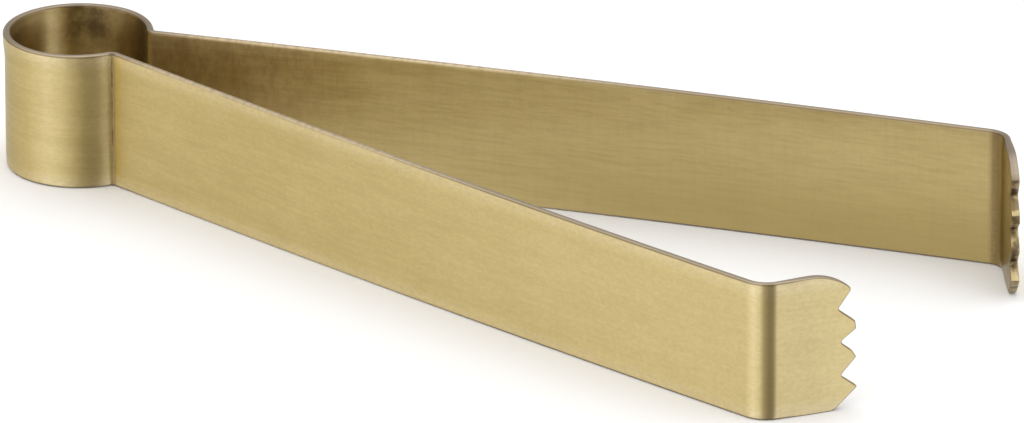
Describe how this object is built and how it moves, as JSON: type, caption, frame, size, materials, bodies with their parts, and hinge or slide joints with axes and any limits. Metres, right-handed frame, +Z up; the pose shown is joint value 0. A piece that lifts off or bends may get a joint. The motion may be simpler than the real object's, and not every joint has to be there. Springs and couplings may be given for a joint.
{
  "type": "ice tongs",
  "caption": "One-piece spring ice tongs: a bent brass strip with a round bow, two splayed arms and inward toothed claws.",
  "frame": {"origin": "the axis of the bow, in the plane that the tongs stand on when the strip is on edge", "axes": "+X runs from the bow along the centre plane to the claws, +Y is the left arm's side, +Z is up along the width of the strip"},
  "size_m": [0.1506, 0.0672, 0.02],
  "materials": {
    "brass_strip": "satin, brushed along the strip, lightly tarnished"
  },
  "bodies": {
    "bow_back": {"bow_back": "brass_strip"},
    "left_bow_side": {"left_bow_side": "brass_strip", "left_neck": "brass_strip", "left_arm_root": "brass_strip"},
    "left_arm_shank": {"left_arm_shank": "brass_strip"},
    "left_arm_grip": {"left_arm_grip": "brass_strip", "left_claw_bend": "brass_strip", "left_claw": "brass_strip"},
    "right_bow_side": {"right_bow_side": "brass_strip", "right_neck": "brass_strip", "right_arm_root": "brass_strip"},
    "right_arm_shank": {"right_arm_shank": "brass_strip"},
    "right_arm_grip": {"right_arm_grip": "brass_strip", "right_claw_bend": "brass_strip", "right_claw": "brass_strip"}
  },
  "joints": [
    {"name": "left_bow_flex", "type": "hinge", "parent": "bow_back", "child": "left_bow_side", "pos_m": [-0.00163, 0.00926, 0.01], "axis": [0, 0, -1], "range_deg": [0, 4.79], "stiffness_Nm_per_rad": 10.5},
    {"name": "left_arm_root_flex", "type": "hinge", "parent": "left_bow_side", "child": "left_arm_shank", "pos_m": [0.02135, 0.00755, 0.01], "axis": [0, 0, -1], "range_deg": [0, 3.12], "stiffness_Nm_per_rad": 11.2},
    {"name": "left_arm_flex", "type": "hinge", "parent": "left_arm_shank", "child": "left_arm_grip", "pos_m": [0.05045, 0.01483, 0.01], "axis": [0, 0, -1], "range_deg": [0, 2.02], "stiffness_Nm_per_rad": 6.7},
    {"name": "right_bow_flex", "type": "hinge", "parent": "bow_back", "child": "right_bow_side", "pos_m": [-0.00163, -0.00926, 0.01], "axis": [0, 0, 1], "range_deg": [0, 4.79], "stiffness_Nm_per_rad": 10.5},
    {"name": "right_arm_root_flex", "type": "hinge", "parent": "right_bow_side", "child": "right_arm_shank", "pos_m": [0.02135, -0.00755, 0.01], "axis": [0, 0, 1], "range_deg": [0, 3.12], "stiffness_Nm_per_rad": 11.2},
    {"name": "right_arm_flex", "type": "hinge", "parent": "right_arm_shank", "child": "right_arm_grip", "pos_m": [0.05045, -0.01483, 0.01], "axis": [0, 0, 1], "range_deg": [0, 2.02], "stiffness_Nm_per_rad": 6.7}
  ],
  "couplings": [
    {"joint": "left_arm_root_flex", "follows": "left_bow_flex", "ratio": 0.65},
    {"joint": "left_arm_flex", "follows": "left_bow_flex", "ratio": 0.42},
    {"joint": "right_bow_flex", "follows": "left_bow_flex", "ratio": 1},
    {"joint": "right_arm_root_flex", "follows": "left_bow_flex", "ratio": 0.65},
    {"joint": "right_arm_flex", "follows": "left_bow_flex", "ratio": 0.42}
  ]
}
===============
• [Aim]: Please quote the data above in full, with no line missing.

• [Finished answer]:
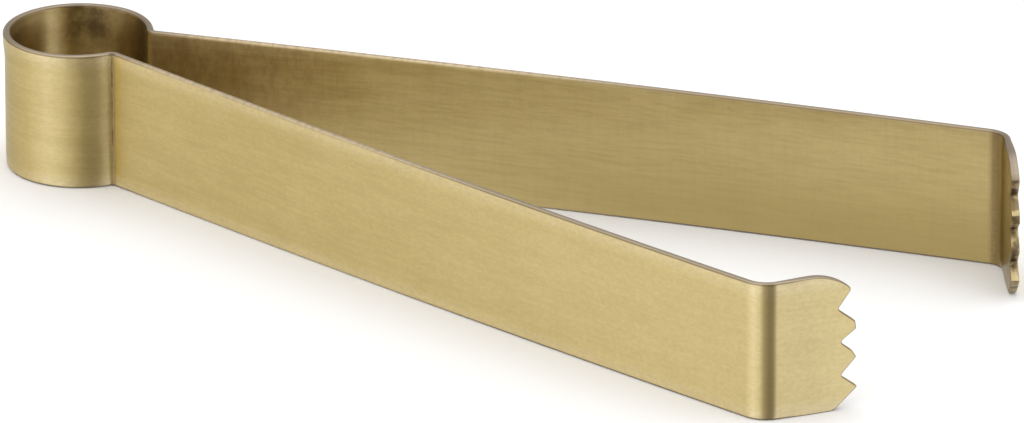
Describe how this object is built and how it moves, as JSON: type, caption, frame, size, materials, bodies with their parts, and hinge or slide joints with axes and any limits. Metres, right-handed frame, +Z up; the pose shown is joint value 0. A piece that lifts off or bends may get a joint. The motion may be simpler than the real object's, and not every joint has to be there. Springs and couplings may be given for a joint.
{
  "type": "ice tongs",
  "caption": "One-piece spring ice tongs: a bent brass strip with a round bow, two splayed arms and inward toothed claws.",
  "frame": {"origin": "the axis of the bow, in the plane that the tongs stand on when the strip is on edge", "axes": "+X runs from the bow along the centre plane to the claws, +Y is the left arm's side, +Z is up along the width of the strip"},
  "size_m": [0.1506, 0.0672, 0.02],
  "materials": {
    "brass_strip": "satin, brushed along the strip, lightly tarnished"
  },
  "bodies": {
    "bow_back": {"bow_back": "brass_strip"},
    "left_bow_side": {"left_bow_side": "brass_strip", "left_neck": "brass_strip", "left_arm_root": "brass_strip"},
    "left_arm_shank": {"left_arm_shank": "brass_strip"},
    "left_arm_grip": {"left_arm_grip": "brass_strip", "left_claw_bend": "brass_strip", "left_claw": "brass_strip"},
    "right_bow_side": {"right_bow_side": "brass_strip", "right_neck": "brass_strip", "right_arm_root": "brass_strip"},
    "right_arm_shank": {"right_arm_shank": "brass_strip"},
    "right_arm_grip": {"right_arm_grip": "brass_strip", "right_claw_bend": "brass_strip", "right_claw": "brass_strip"}
  },
  "joints": [
    {"name": "left_bow_flex", "type": "hinge", "parent": "bow_back", "child": "left_bow_side", "pos_m": [-0.00163, 0.00926, 0.01], "axis": [0, 0, -1], "range_deg": [0, 4.79], "stiffness_Nm_per_rad": 10.5},
    {"name": "left_arm_root_flex", "type": "hinge", "parent": "left_bow_side", "child": "left_arm_shank", "pos_m": [0.02135, 0.00755, 0.01], "axis": [0, 0, -1], "range_deg": [0, 3.12], "stiffness_Nm_per_rad": 11.2},
    {"name": "left_arm_flex", "type": "hinge", "parent": "left_arm_shank", "child": "left_arm_grip", "pos_m": [0.05045, 0.01483, 0.01], "axis": [0, 0, -1], "range_deg": [0, 2.02], "stiffness_Nm_per_rad": 6.7},
    {"name": "right_bow_flex", "type": "hinge", "parent": "bow_back", "child": "right_bow_side", "pos_m": [-0.00163, -0.00926, 0.01], "axis": [0, 0, 1], "range_deg": [0, 4.79], "stiffness_Nm_per_rad": 10.5},
    {"name": "right_arm_root_flex", "type": "hinge", "parent": "right_bow_side", "child": "right_arm_shank", "pos_m": [0.02135, -0.00755, 0.01], "axis": [0, 0, 1], "range_deg": [0, 3.12], "stiffness_Nm_per_rad": 11.2},
    {"name": "right_arm_flex", "type": "hinge", "parent": "right_arm_shank", "child": "right_arm_grip", "pos_m": [0.05045, -0.01483, 0.01], "axis": [0, 0, 1], "range_deg": [0, 2.02], "stiffness_Nm_per_rad": 6.7}
  ],
  "couplings": [
    {"joint": "left_arm_root_flex", "follows": "left_bow_flex", "ratio": 0.65},
    {"joint": "left_arm_flex", "follows": "left_bow_flex", "ratio": 0.42},
    {"joint": "right_bow_flex", "follows": "left_bow_flex", "ratio": 1},
    {"joint": "right_arm_root_flex", "follows": "left_bow_flex", "ratio": 0.65},
    {"joint": "right_arm_flex", "follows": "left_bow_flex", "ratio": 0.42}
  ]
}